**YOUR OBJECTIVE**
Among the entries below, one stretch runs from the line that contains "# ---- the pin" through the line that contains "if empty is". Repeat that stretch exactly, ends included, and only that.

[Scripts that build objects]
--

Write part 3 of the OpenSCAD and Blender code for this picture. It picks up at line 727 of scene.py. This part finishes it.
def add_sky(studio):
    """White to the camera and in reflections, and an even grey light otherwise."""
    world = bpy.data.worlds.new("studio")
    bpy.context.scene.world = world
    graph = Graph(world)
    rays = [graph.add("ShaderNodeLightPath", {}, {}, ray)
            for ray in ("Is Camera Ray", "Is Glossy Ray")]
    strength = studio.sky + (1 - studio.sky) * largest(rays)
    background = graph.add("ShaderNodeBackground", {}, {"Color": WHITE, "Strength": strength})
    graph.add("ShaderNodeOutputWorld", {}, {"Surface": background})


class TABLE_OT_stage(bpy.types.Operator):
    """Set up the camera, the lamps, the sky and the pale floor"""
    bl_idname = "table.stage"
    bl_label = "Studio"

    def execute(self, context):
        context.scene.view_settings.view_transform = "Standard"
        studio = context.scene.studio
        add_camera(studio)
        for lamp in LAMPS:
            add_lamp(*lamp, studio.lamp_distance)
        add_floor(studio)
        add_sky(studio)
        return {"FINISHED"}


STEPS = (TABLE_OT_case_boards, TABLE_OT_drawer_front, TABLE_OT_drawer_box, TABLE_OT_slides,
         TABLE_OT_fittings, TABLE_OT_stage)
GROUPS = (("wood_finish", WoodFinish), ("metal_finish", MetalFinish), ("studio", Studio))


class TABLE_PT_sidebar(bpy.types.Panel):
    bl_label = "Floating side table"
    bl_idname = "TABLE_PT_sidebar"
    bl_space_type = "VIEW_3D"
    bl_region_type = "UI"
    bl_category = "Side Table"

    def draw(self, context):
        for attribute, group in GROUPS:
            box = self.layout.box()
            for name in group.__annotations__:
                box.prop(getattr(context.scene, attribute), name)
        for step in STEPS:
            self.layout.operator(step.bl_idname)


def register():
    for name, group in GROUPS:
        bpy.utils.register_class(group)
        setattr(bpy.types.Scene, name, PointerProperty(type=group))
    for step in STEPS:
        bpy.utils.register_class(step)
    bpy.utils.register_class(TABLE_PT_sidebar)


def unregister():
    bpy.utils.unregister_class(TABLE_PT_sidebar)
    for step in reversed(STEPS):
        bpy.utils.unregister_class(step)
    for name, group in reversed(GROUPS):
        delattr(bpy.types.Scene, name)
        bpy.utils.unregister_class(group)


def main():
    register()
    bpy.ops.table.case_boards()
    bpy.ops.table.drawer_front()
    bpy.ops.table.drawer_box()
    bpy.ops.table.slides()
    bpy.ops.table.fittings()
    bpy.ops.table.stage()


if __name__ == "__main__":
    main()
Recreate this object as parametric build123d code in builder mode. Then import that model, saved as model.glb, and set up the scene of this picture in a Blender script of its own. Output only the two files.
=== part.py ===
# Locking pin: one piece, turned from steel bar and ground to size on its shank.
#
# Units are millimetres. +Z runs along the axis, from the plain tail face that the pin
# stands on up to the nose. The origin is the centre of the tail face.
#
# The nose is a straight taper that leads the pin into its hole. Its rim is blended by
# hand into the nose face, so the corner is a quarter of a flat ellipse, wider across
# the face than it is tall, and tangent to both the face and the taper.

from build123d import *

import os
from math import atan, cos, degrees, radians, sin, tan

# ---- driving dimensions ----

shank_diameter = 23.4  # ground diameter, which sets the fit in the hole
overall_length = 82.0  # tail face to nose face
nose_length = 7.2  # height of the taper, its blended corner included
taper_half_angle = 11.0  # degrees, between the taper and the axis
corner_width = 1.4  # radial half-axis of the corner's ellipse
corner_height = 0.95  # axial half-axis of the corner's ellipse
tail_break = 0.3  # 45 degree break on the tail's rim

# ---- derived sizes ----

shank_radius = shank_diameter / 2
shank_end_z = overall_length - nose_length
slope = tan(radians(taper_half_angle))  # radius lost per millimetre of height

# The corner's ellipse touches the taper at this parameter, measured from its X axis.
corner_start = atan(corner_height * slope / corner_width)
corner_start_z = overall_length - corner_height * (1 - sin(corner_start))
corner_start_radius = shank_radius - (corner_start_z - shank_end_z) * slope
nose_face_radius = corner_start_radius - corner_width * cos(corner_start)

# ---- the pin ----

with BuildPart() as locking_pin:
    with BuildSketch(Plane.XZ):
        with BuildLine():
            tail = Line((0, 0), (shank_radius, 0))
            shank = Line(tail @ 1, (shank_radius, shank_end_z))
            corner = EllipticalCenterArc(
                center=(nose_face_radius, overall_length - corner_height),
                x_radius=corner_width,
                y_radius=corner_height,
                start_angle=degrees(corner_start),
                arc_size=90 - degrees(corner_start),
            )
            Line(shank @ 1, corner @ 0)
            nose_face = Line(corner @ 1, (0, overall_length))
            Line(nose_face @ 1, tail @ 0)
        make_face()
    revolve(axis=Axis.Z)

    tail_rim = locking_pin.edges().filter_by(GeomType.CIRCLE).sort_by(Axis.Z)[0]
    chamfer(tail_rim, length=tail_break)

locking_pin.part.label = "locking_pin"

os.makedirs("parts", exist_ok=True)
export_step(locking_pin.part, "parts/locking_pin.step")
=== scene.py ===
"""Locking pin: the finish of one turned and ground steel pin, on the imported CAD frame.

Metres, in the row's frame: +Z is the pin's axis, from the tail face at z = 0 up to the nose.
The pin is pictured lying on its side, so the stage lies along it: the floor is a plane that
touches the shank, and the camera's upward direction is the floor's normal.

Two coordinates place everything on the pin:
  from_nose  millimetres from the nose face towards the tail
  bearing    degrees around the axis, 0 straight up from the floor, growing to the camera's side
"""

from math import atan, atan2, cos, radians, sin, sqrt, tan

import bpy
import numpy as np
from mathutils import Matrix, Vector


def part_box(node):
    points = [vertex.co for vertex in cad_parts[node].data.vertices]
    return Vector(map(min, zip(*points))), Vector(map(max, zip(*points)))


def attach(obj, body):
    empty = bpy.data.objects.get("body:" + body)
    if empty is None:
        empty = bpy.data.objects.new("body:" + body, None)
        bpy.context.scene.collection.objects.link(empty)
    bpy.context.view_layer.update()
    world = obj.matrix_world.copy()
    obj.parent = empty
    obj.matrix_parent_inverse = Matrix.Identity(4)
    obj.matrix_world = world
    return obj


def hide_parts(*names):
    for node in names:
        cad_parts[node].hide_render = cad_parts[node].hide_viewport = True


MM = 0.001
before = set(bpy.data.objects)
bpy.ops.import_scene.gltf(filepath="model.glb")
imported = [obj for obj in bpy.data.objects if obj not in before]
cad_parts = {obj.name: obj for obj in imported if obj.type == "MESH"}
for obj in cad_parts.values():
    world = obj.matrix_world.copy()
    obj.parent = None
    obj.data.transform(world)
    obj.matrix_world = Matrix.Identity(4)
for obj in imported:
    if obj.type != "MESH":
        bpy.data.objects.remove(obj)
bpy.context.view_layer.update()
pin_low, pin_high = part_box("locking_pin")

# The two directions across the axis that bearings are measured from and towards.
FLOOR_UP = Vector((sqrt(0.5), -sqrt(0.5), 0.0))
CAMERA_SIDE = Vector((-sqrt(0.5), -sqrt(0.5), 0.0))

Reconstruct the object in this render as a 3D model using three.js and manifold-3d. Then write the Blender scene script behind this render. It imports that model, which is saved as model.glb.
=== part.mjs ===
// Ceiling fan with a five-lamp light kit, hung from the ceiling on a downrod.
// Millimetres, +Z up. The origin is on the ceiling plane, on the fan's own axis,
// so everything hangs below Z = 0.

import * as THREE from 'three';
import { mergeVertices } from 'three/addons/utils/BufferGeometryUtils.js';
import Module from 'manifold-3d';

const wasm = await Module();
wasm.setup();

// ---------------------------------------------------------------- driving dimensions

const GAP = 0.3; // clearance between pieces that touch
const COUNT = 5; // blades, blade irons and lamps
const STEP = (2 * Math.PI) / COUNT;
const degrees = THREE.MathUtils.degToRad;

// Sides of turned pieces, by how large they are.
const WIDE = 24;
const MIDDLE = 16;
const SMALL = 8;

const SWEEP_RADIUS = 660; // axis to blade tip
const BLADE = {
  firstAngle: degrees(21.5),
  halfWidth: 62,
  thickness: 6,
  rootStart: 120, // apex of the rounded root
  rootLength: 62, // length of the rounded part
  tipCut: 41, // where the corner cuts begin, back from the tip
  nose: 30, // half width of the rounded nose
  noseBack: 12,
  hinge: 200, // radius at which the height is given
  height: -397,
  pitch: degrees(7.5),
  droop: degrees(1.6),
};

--

**WRITTEN ANSWER**
# ---- the pin ----

with BuildPart() as locking_pin:
    with BuildSketch(Plane.XZ):
        with BuildLine():
            tail = Line((0, 0), (shank_radius, 0))
            shank = Line(tail @ 1, (shank_radius, shank_end_z))
            corner = EllipticalCenterArc(
                center=(nose_face_radius, overall_length - corner_height),
                x_radius=corner_width,
                y_radius=corner_height,
                start_angle=degrees(corner_start),
                arc_size=90 - degrees(corner_start),
            )
            Line(shank @ 1, corner @ 0)
            nose_face = Line(corner @ 1, (0, overall_length))
            Line(nose_face @ 1, tail @ 0)
        make_face()
    revolve(axis=Axis.Z)

    tail_rim = locking_pin.edges().filter_by(GeomType.CIRCLE).sort_by(Axis.Z)[0]
    chamfer(tail_rim, length=tail_break)

locking_pin.part.label = "locking_pin"

os.makedirs("parts", exist_ok=True)
export_step(locking_pin.part, "parts/locking_pin.step")
=== scene.py ===
"""Locking pin: the finish of one turned and ground steel pin, on the imported CAD frame.

Metres, in the row's frame: +Z is the pin's axis, from the tail face at z = 0 up to the nose.
The pin is pictured lying on its side, so the stage lies along it: the floor is a plane that
touches the shank, and the camera's upward direction is the floor's normal.

Two coordinates place everything on the pin:
  from_nose  millimetres from the nose face towards the tail
  bearing    degrees around the axis, 0 straight up from the floor, growing to the camera's side
"""

from math import atan, atan2, cos, radians, sin, sqrt, tan

import bpy
import numpy as np
from mathutils import Matrix, Vector


def part_box(node):
    points = [vertex.co for vertex in cad_parts[node].data.vertices]
    return Vector(map(min, zip(*points))), Vector(map(max, zip(*points)))


def attach(obj, body):
    empty = bpy.data.objects.get("body:" + body)
    if empty is None:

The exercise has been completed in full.